Essa dificuldade de traduzir em palavras o significado implícito na sonoridade de “Abel” e “Caim” em hebreu antigo, foram os argumentos que o referido padre deu, para justificar aquilo que a simbologia bíblica atribuía a esses nomes e que me pareceram lógicos, á luz de uma interpretação religiosa de um conflito de interesses.
No fundo creio que de uma forma muito menos clara, era a isto que se referia Carreira das Neves quando definiu que o conceito simbólico, tinha a ver com a civilização das cidades (Caim) e a vida rural, representada por Abel, o homem da pastorícia.
Para além de todas estas considerações, o que de facto se torna evidente, é que tudo aquilo que o Antigo Testamento refere, tem uma leitura simbólica actualmente e que múltiplas e diversas interpretações são teologicamente admissíveis, pela igreja católica, nos tempos que correm.
Voltando ao padre/frade Carreira das Neves, que a si próprio imodestamente se atribui a qualidade de especialista na matéria, ele próprio confirma que só há pouco mais de uma centena de anos é que esse simbolismo não corresponde de forma literal, ao que a Igreja lia e considerava exemplar, nas linhas da Bíblia Sagrada.
Apesar de todo o seu muito apregoado profundo conhecimento da Bíblia, do aturado trabalho de casa que fez para o debate, das inúmeras marcas que sobressaiam do livro de Saramago e que provavam que estivera de facto a trabalhar sobre o texto, nada de novo ou interessante foi dito por ele, que merecesse comparação com a intervenção que atrás referi do outro padre, que com menos alarido e bazófia, me fez entender em poucas palavras a validade como conceito idético, na génese desse capitulo bíblico sobre Caim e Abel.
Baixando á realidade do debate, em pouquíssimas palavras, José Saramago disse tudo ao afirmar que durante milhares de anos a Bíblia foi o Livro Sagrado, cuja interpretação literal fundamentou muito dos conceitos ainda hoje vigentes na doutrina da igreja católica, o que como acima referi, foi aceite e confirmado por Carreira das Neves.
Saramago chegou mesmo ao ponto de questionar se a Igreja sabia alguma coisa de Deus, tal a confusão de argumentos com que se estava a defrontar.

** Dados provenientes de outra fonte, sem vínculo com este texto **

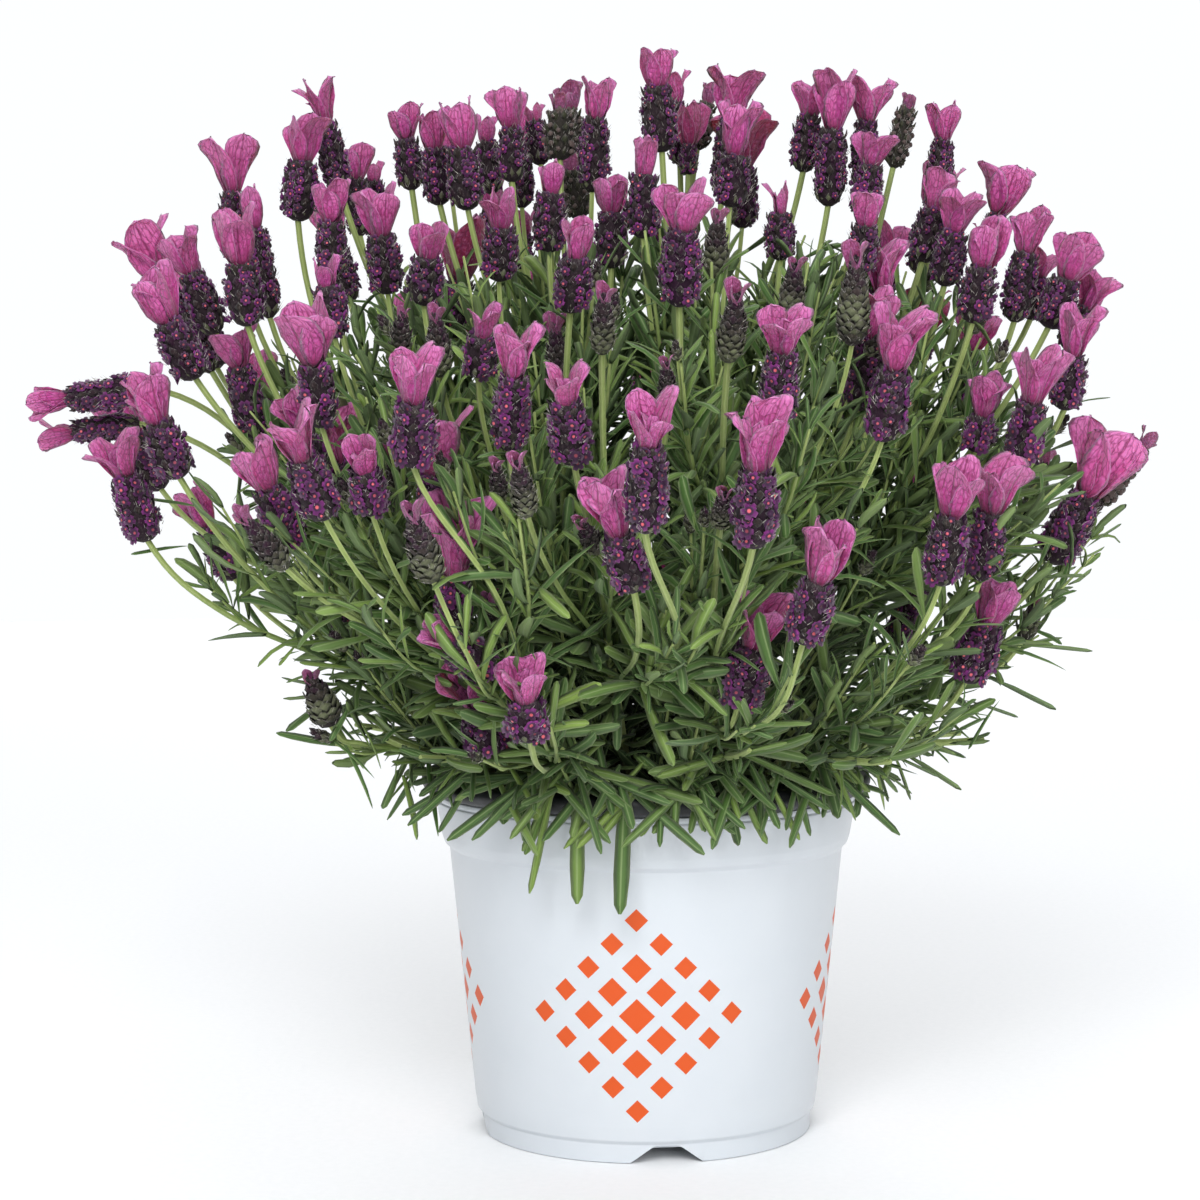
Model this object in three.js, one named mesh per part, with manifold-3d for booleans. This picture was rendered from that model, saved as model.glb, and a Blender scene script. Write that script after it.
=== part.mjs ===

Embora hoje se dê uma interpretação totalmente simbólica á Bíblia e o literal tenha sido substituído pelas mais variadas interpretações, não é assim há muito tempo que tal sucede.
Bem me lembro de quando era jovem e fervoroso praticante da religião católica apostólica romana, ser uma situação algo misteriosa a ausência de referências á Bíblia na minha catequese e aliar um medo pecaminoso de poder ter acesso a uma Bíblia evangélica, que nessa época era distribuída profusa e gratuitamente, como forma mobilizadora para a “seita” dos protestantes.
Referiu também Carreira das Neves, para mostrar o seu “á vontade” na matéria, e como argumento para calar e até fazer Saramago sentir-se um ignorante perante tanta sabedoria, tinha estado em várias bibliotecas, cada uma com centenas e centenas de milhar de obras falando da Bíblia e que ainda hoje se publicavam imensas revistas, tendo por tema as questões da Bíblia.
Curiosamente este tipo de afirmações fizeram-me recordar o caso de um meu familiar, que não sendo muito culto, se servia do facto de ter em casa uma vasta biblioteca, para provar a razão que tinha, acrescentando muitas vezes como argumento final e probatório da sua sabedoria: “eu tenho lá em casa um livro, que prova o que estou a dizer”.
Saramago perante tanta prosápia intelectual, dando uma lição de humildade e inteligência, confirmou que além nada saber, reconhecia e confessava que em matéria da Bíblia era um ignorante, certamente referindo-se comparativamente á iluminada sapiência que tinha á sua frente!!!
Então não é que o homem tinha andado por tantas bibliotecas, com tanto milhar de obras sobre a Bíblia e ainda por cima deixava explicito, que ainda hoje, lia muitas das revista específicas sobre a Bíblia que se vão publicando por esse mundo fora???
Isto aparentemente não faz sentido e pior do isso, fica-se sem perceber o que foi ali fazer Carreira das Neves, pois facilmente se conclui que teve de admitir sempre a razão dos argumentos de José Saramago e não adiantou nada sobre o que toda a gente sabe.
Não é possível negar ou fazer a Bíblia dizer o contrário do que lá está escrito, por mais voltas que se dê ao texto.
Isso chama-se “defender o indefensável”!!!
Para concluir, Carreira das Neves serviu para dar á calma e solene lição de humildade e superioridade intelectual de José Saramago, o altar que faltava ao nosso querido e “merecido Nobel”.
A José Saramago, meu camarada, o meu muito obrigado!!!